Intinya, keselamatan tergantung pada keimanan. Kesempurnaan iman terletak pada kualitas takwa, yang -seperti tadi saya katakana- tergantung sejauh mana seseorang mematuhi ajaran Islam dalam bentuk perintah dan larangan. Orang tidak mungkin mampu mencapai tingkat ketakwaan yang tinggi, tanpa memiliki pengetahuan. 

Secara logis bagaimana kita dapat melakukan perintah dan menjauhi larangan, sedangkan perintah dan larangan itu sendiri tidak kita mengerti. 

Oleh karenanya, bagi yang baru masuk Islam atau yang masih awam, hendaknya berusaha memahami agama yang dipeluknya secara memadai. Ini merupakan langkah awal menuju muslim bertakwa, yang mengaplikasikan ajaran Islam dalam berbagai aspek kehidupannya. 

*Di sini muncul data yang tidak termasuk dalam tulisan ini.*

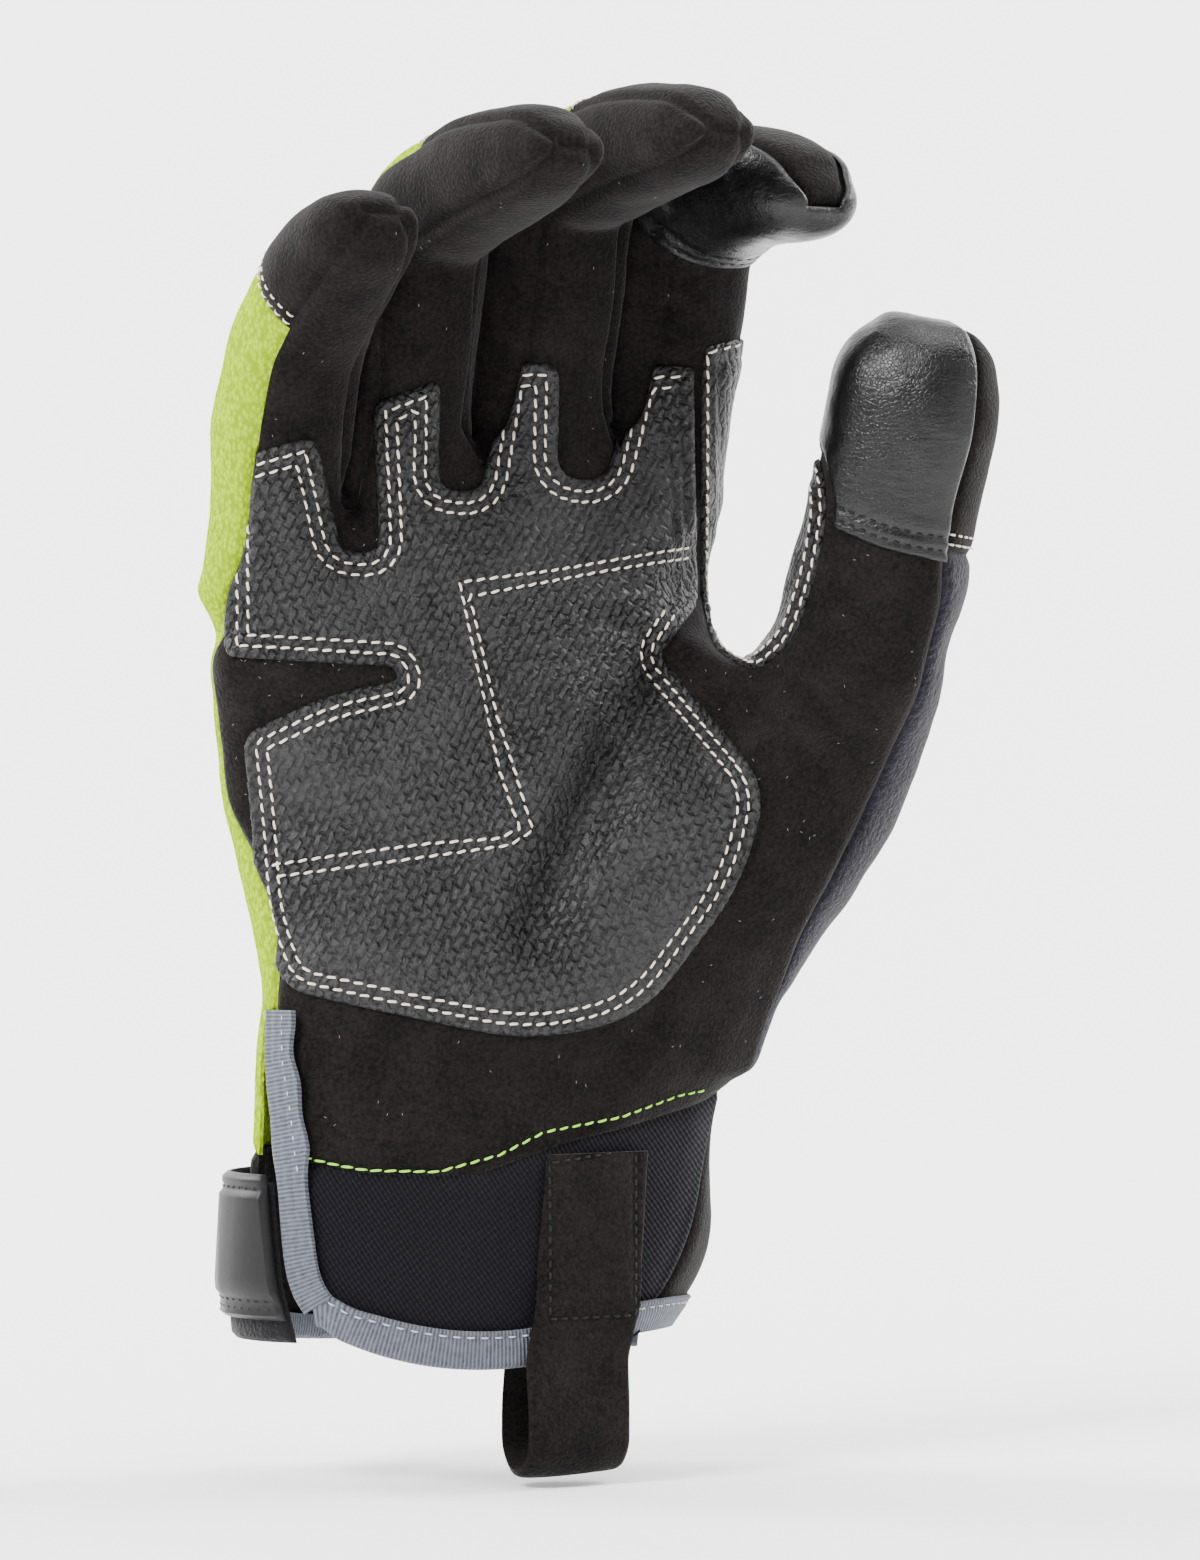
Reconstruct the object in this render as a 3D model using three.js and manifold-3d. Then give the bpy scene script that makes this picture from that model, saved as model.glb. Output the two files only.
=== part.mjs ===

Menyadari akan arti pentingnya belajar, tidak mengherankan jika ayat yang pertama turun berisi perintah membaca, yaitu iqra’.

Membaca wahyu yang tertuang dalam Al-Quran dan hadis, sekaligus membawa fenomena dari gejala alam sebagai ayat-ayat kauniyah untuk mencapai ridha-Nya.

Agar proses belajar itu berjalan dengan baik, muslim muallaf memerlukan seorang pembimbing yang benar-benar memahami agama Islam supaya tidak terjadi salah paham yang bersumber pada pemahaman yang subyektif dan parsial.

Lebih dari itu, belajar hendaknya dimulai dari masalah-masalah yang pokok, seperti tentang rukun Islam serta ibadah-ibadah yang terpenting seperti shalat.